The simplest part of this poem
is the truth in each one of us
to which it is speaking.
How much of this truth can I bear to see
and still live
unblinded?
How much of this pain
can I use?

The poem ends with a quotation from Barbara Deming:

We cannot live without our lives
We cannot live without our lives

*

I have been unable to write something – a poem, an article, a blog post – about the tradition of the elegy in Afro-diasporic poetry. It requires more psychic and spiritual resources than I can muster, to read from Phyllis Wheatley to M. NourbeSe Philip, from the poetry of a woman named for a ship to the poetry about a ship full of those who did not survive.

In She Tries Her Tongue, Her Silence Softly Breaks, M. NourbeSe Philip enacts the struggle to come into language, the struggle for sorrow-laden, salt-textured, scar-serrated, loss-saturated tongues to fold themselves around sounds that unmake them:

English
is my mother tongue.
A mother tongue is not
not a foreign lan lan lang
language
l/anguish
anguish
—a foreign anguish
–(from “Discourse on the Logic of Language”)

absencelosstears	laughter	grief
in any language
			the same
only larger
		for the silence
				monstrosity
obscenity
tongueless wonder
blackened stump of a tongue
					torn
out 
 - (from “She Tries Her Tongue; Her Voice Softly Breaks”)

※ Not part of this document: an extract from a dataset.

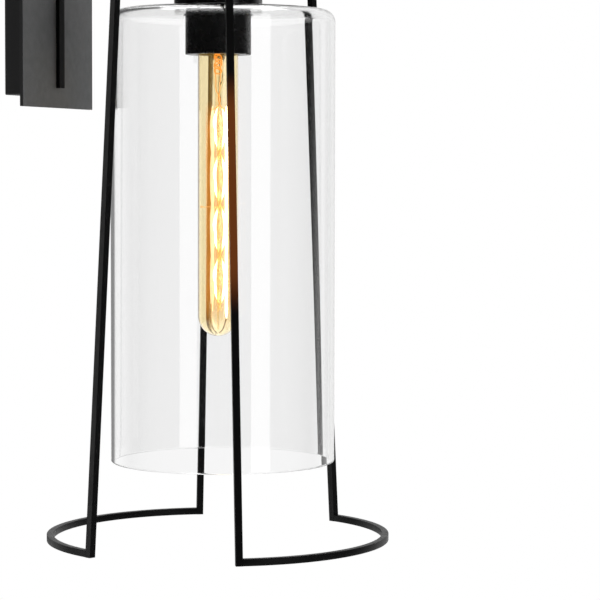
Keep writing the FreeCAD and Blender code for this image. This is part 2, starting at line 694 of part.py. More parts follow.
def wire_nut(x_side):
    """Tapered twist-on connector over the end of a lamp wire."""
    low = WIRE_NUT_TOP - WIRE_NUT_LENGTH
    nut = turned((0, low), [(2.6, low), ((3.3, low + 0.3), (3.5, low + 1.0)),
                            (WIRE_NUT_RADIUS - 0.4, low + 14), (WIRE_NUT_RADIUS, low + 15),
                            (WIRE_NUT_RADIUS, WIRE_NUT_TOP), (0, WIRE_NUT_TOP)])
    nut.translate(Vector(x_side * WIRE_NUT_X, WIRE_DEPTH, 0))
    return nut


# ---------------------------------------------------------------- all pieces

def save_wall_side():
    save("front_plate", front_plate())
    save("back_pan", back_pan())
    save("wall_gasket", wall_gasket())
    save("mounting_strap", mounting_strap())
    save("mounting_studs", mounting_studs())
    save("stud_nuts", stud_nuts())
    save("cap_nuts", cap_nuts())
    save("spine_screws", spine_screws())
    save("ground_screw", ground_screw())
    save("pan_lug_screw", pan_lug_screw())
    save("spine_bar", spine_bar())
    save("arm_tube", arm_tube())


def save_cage():
    sides = {"back": 1, "front": -1}
    hands = {"left": -1, "right": 1}
    for side, y_side in sides.items():
        legs = []
        for hand, x_side in hands.items():
            bar = leg(x_side, y_side)
            legs.append(bar)
            save("leg_" + side + "_" + hand, on_axis(bar))
            save("spoke_" + side + "_" + hand, on_axis(spoke(x_side, y_side, bar)))
        save("ring_arc_" + side, on_axis(ring_arc(y_side, legs)))
    save("hub_cup", on_axis(hub_cup()))
    save("hub_lid", on_axis(hub_lid()))
    save("finial", on_axis(finial()))


def save_lantern():
    save("stem_tube", on_axis(stem_tube()))
    save("threaded_nipple", on_axis(threaded_nipple()))
    save("lock_nuts", on_axis(lock_nuts()))
    save("glass_cap", on_axis(glass_cap()))
    save("cap_gasket", on_axis(cap_gasket()))
    save("socket_body", on_axis(socket_body()))
    save("socket_cap", on_axis(socket_cap()))
    save("socket_screw_shell", on_axis(socket_screw_shell()))
    save("centre_contact", on_axis(centre_contact()))
    save("terminal_screws", on_axis(terminal_screws()))
    save("glass_shade", on_axis(glass_shade()))
    save("collar_washer", on_axis(collar_washer()))
    save("shade_collar", on_axis(shade_collar()))


def save_lamp():
    save("lamp_envelope", on_axis(lamp_envelope()))
    save("lamp_base_shell", on_axis(lamp_base_shell()))
    save("lamp_insulator", on_axis(lamp_insulator()))
    save("lamp_contact", on_axis(lamp_contact()))
    save("lamp_stem", on_axis(lamp_stem()))
    save("lamp_support", on_axis(lamp_support()))
    save("lamp_filament", on_axis(lamp_filament()))


def save_wiring():
    save("wire_black", lamp_wire(-1))
    save("wire_white", lamp_wire(1))
    save("wire_ground", ground_wire())
    save("wire_nuts", Part.makeCompound([wire_nut(-1), wire_nut(1)]))


os.makedirs("parts", exist_ok=True)
save_wall_side()
save_cage()
save_lantern()
save_lamp()
save_wiring()
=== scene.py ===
import math
from math import cos, pi, radians, sin

import bmesh
import bpy
from mathutils import Matrix, Vector


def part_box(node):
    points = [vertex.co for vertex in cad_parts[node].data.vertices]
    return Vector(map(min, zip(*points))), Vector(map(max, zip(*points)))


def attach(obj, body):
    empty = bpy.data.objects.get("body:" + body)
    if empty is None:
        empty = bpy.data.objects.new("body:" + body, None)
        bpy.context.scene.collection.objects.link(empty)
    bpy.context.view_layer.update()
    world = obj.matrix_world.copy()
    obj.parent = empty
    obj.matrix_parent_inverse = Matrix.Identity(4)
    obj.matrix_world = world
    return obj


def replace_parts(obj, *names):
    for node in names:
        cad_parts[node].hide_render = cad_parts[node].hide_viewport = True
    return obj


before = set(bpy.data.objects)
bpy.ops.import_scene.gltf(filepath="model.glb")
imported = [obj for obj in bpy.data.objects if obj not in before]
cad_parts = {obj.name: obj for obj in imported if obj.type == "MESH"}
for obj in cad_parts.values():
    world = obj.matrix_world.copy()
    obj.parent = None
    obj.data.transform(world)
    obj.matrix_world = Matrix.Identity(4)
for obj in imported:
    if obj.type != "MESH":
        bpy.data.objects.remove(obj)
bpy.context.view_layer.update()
scene = bpy.context.scene

MM = 0.001
ROUND = 128                     # segments round a turned piece
HOLD = 0.12 * MM                # from a rounded corner to the point that keeps the next run flat
TOUCHING = 1e-7                 # points closer than this are one point
ORIGIN = Vector((0.0, 0.0, 0.0))
UP = Vector((0.0, 0.0, 1.0))
WHITE = (1.0, 1.0, 1.0)


# ---- places taken from the frame

def middle(node):
    low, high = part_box(node)
    return (Vector(low) + Vector(high)) / 2


def radius_of(node):
    low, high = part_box(node)
    return (high[0] - low[0]) / 2


def span(node):
    """The heights of a node's bottom and top."""
    low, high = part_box(node)
    return low[2], high[2]


def bottom_of(node):
    return span(node)[0]


def top_of(node):
    return span(node)[1]


def extent(node):
    """A round node's bottom, top and radius."""
    return (*span(node), radius_of(node))


AXIS = Vector((0.0, middle("lamp_envelope").y, 0.0))      # the socket and the lamp
GLASS_AXIS = Vector((0.0, middle("glass_shade").y, 0.0))  # the loose glass hangs a little further out
RING_BOTTOM = bottom_of("ring_arc_front")
LAMP_TIP = bottom_of("lamp_envelope")
LEGS = ["leg_" + side + "_" + hand for side in ("back", "front") for hand in ("left", "right")]
SPOKES = [name.replace("leg", "spoke") for name in LEGS]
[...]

To plead for your life in a language that slices your tongue. Or, the work of survival.
*
I am writing this after an election where some did not survive. Others did not survive unscathed. And yet others are still trying to find the breath to survive. We are wrapping our tongues around the dense, nettle-feel of legalese, invoking a constitution that does not know how to see us, to try to clear some ground for something else, to survive as we work toward freedom.

From Lorde, I learn that survival toward freedom requires holding on to those who did not survive, to those not surviving, to those who might not survive. Fresh nettle stings on too-tender tongues. Still, we open our mouths to attempt something.